Tate St Ives presents Aquatopia: The Imaginary of the Ocean Deep an exhibition on view 12 October 2013–26 January 2014.

Wangechi Mutu, Blue Rose, 2007. Ink, paint, mixed media, plant material and plastic pearls on Mylar, 58.4 x 55.9cm. Courtesy the artist and Victoria Miro, London. © Wangechi Mutu.
Wangechi Mutu, Blue Rose, 2007. Ink, paint, mixed media, plant material and plastic pearls on Mylar, 58.4 x 55.9cm. Courtesy the artist and Victoria Miro, London. © Wangechi Mutu.
Aquatopia is a major exhibition of contemporary and historic art that explores how the ocean deep has been imagined across cultures and through time. The exhibition and the accompanying book reveal how human societies have projected their desires, their will to power, and their fear of difference and mortality onto the often mysterious and weird life-forms the ocean sustains. The ocean deep, in this exhibition, is a dream-state, akin to the unconscious. At the same time, its mythologies represent far-reaching historical processes.

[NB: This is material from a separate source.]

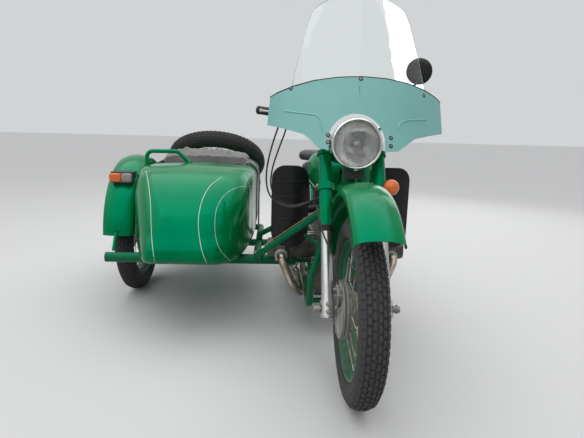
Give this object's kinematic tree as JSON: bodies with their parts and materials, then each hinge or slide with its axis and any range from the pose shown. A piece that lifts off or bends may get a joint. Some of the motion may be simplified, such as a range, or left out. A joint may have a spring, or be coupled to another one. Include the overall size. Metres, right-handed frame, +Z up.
{
  "type": "sidecar motorcycle",
  "caption": "Motorcycle with a flat engine, shaft drive and handlebar fairing, joined to a three-wheeled outfit's passenger sidecar with a boot and spare wheel.",
  "frame": {"origin": "middle of the footprint on the ground, below the vehicle's box", "axes": "+X to the vehicle's left, +Y to its rear, +Z up"},
  "size_m": [1.5979, 2.4614, 1.517],
  "materials": {
    "tyre_rubber": "matt",
    "rubber": "matt",
    "green_paint": "worn gloss",
    "green_wheel": "worn and dusty",
    "mint_paint": "faded gloss",
    "black_paint": "satin",
    "bare_alloy": "dull cast",
    "bare_steel": "dull",
    "bright_steel": "polished",
    "black_vinyl": "satin",
    "canvas": "woven",
    "clear_sheet": "clear",
    "black_plastic": "matt",
    "amber_plastic": "gloss"
  },
  "bodies": {
    "chassis": {"main_frame": "green_paint", "crankcase": "bare_alloy", "gearbox": "bare_alloy", "cylinders": "bare_alloy", "cylinder_heads": "bare_alloy", "carburettors": "bare_alloy", "air_cleaner": "black_paint", "exhausts": "bright_steel", "fuel_tank": "green_paint", "rider_saddle": "black_vinyl", "passenger_saddle": "black_vinyl", "rubber_mounts": "rubber", "rear_mudguard": "green_paint", "swing_arm": "green_paint", "final_drive": "bare_alloy", "drive_shaft": "bare_steel", "rear_axle": "bare_steel", "shock_absorbers": "bare_alloy", "battery": "black_plastic", "leg_shields": "black_paint", "foot_controls": "bare_steel", "sidecar_frame": "green_paint", "sidecar_struts": "green_paint", "sidecar_axle": "bare_steel", "sidecar_tub": "green_paint", "sidecar_seat": "black_vinyl", "cockpit_cover": "canvas", "sidecar_mudguard": "green_paint", "lamps": "amber_plastic", "grab_rail": "green_paint"},
    "fork": {"fork_legs": "bare_alloy", "front_axle": "bare_steel", "fork_yokes": "green_paint", "fork_covers": "green_paint", "front_brake_plate": "bare_alloy", "front_mudguard": "green_paint", "headlamp": "green_paint", "fairing": "mint_paint", "windscreen": "clear_sheet", "handlebar": "bright_steel", "grips": "rubber", "control_levers": "bare_alloy", "mirror": "bright_steel", "turn_signal": "amber_plastic", "relay_box": "bare_steel", "control_cables": "rubber"},
    "front_wheel_body": {"front_tyre": "tyre_rubber", "front_wheel": "green_wheel"},
    "rear_wheel_body": {"rear_tyre": "tyre_rubber", "rear_wheel": "green_wheel"},
    "sidecar_wheel_body": {"sidecar_tyre": "tyre_rubber", "sidecar_wheel": "green_wheel"},
    "lid": {"boot_lid": "green_paint", "spare_tyre": "tyre_rubber", "spare_wheel": "green_wheel"},
    "stand": {"centre_stand": "black_paint"}
  },
  "joints": [
    {"name": "steering", "type": "hinge", "parent": "chassis", "child": "fork", "pos_m": [0.407, -0.83254, 0.3178], "axis": [0, 0.454, 0.891], "range_deg": [-35, 35], "deforming": ["control_cables"]},
    {"name": "front_wheel_spin", "type": "hinge", "parent": "fork", "child": "front_wheel_body", "pos_m": [0.407, -0.886, 0.345], "axis": [1, 0, 0], "continuous": true},
    {"name": "rear_wheel_spin", "type": "hinge", "parent": "chassis", "child": "rear_wheel_body", "pos_m": [0.407, 0.614, 0.345], "axis": [1, 0, 0], "continuous": true},
    {"name": "sidecar_wheel_spin", "type": "hinge", "parent": "chassis", "child": "sidecar_wheel_body", "pos_m": [-0.723, 0.339, 0.345], "axis": [1, 0, 0], "continuous": true},
    {"name": "boot_lid_hinge", "type": "hinge", "parent": "chassis", "child": "lid", "pos_m": [-0.313, 0.726, 0.812], "axis": [1, 0, 0], "range_deg": [0, 30]},
    {"name": "centre_stand_pivot", "type": "hinge", "parent": "chassis", "child": "stand", "pos_m": [0.407, 0.114, 0.19], "axis": [-1, 0, 0], "range_deg": [0, 100], "stiffness_Nm_per_rad": 2.5, "springref_deg": -68.75}
  ]
}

Aquatopia‘s briny depths are populated with ancient sea monsters and futuristic dolphin embassies, sirens and paramilitary gill-men, sperm whales and water babies, shipwrecks and submersibles, giant squid and lecherous octopuses. The ocean’s fantastical species will be represented by iconic paintings, drawings and sculptures by JMW Turner, Marcel Broodthaers, Oskar Kokoshka, Barbara Hepworth, Odilon Redon, Lucian Freud and Hokusai, amongst others. It also includes video, performance, sculpture and painting by more recent significant figures in contemporary art such as Mark Dion, Marvin Gaye (formerly known as Spartacus) Chetwynd, Sean Landers, The Otolith Group, Simon Starling and Wangechi Mutu.

At Tate St Ives, the exhibition travels to the very edge of the ocean, occupying all of the gallery’s spectacular spaces, overlooking Porthmeor beach. Presented in collaboration with Nottingham Contemporary, the exhibition at Tate St Ives has been curated by Alex Farquharson, Director of Nottingham Contemporary, with Martin Clark, former Artistic Director and Director of Bergen Kunsthall. Featuring over a hundred and forty artworks, as well as various aquatic artefacts and curios, the exhibition has been supported by loans from museums and private collectors, including Victoria & Albert Museum, National Maritime Museum and Tate’s own collection.

The art in Aquatopia has strong links with powerful literary archetypes, including The Odyssey, The Tempest, The Ancient Mariner, Moby Dick and 20,000 Leagues Under the Sea. The richly illustrated catalogue, published by Nottingham Contemporary and Tate St Ives, in association with Tate Publishing, includes newly commissioned and recent critical essays by leading thinkers and writers on the sea from various disciplines, including Philip Hoare, Marcus Rediker, Marina Warner, Kodwo Eshun, Simon Grant, David Toop and Celeste Olalquiaga, as well as numerous literary works.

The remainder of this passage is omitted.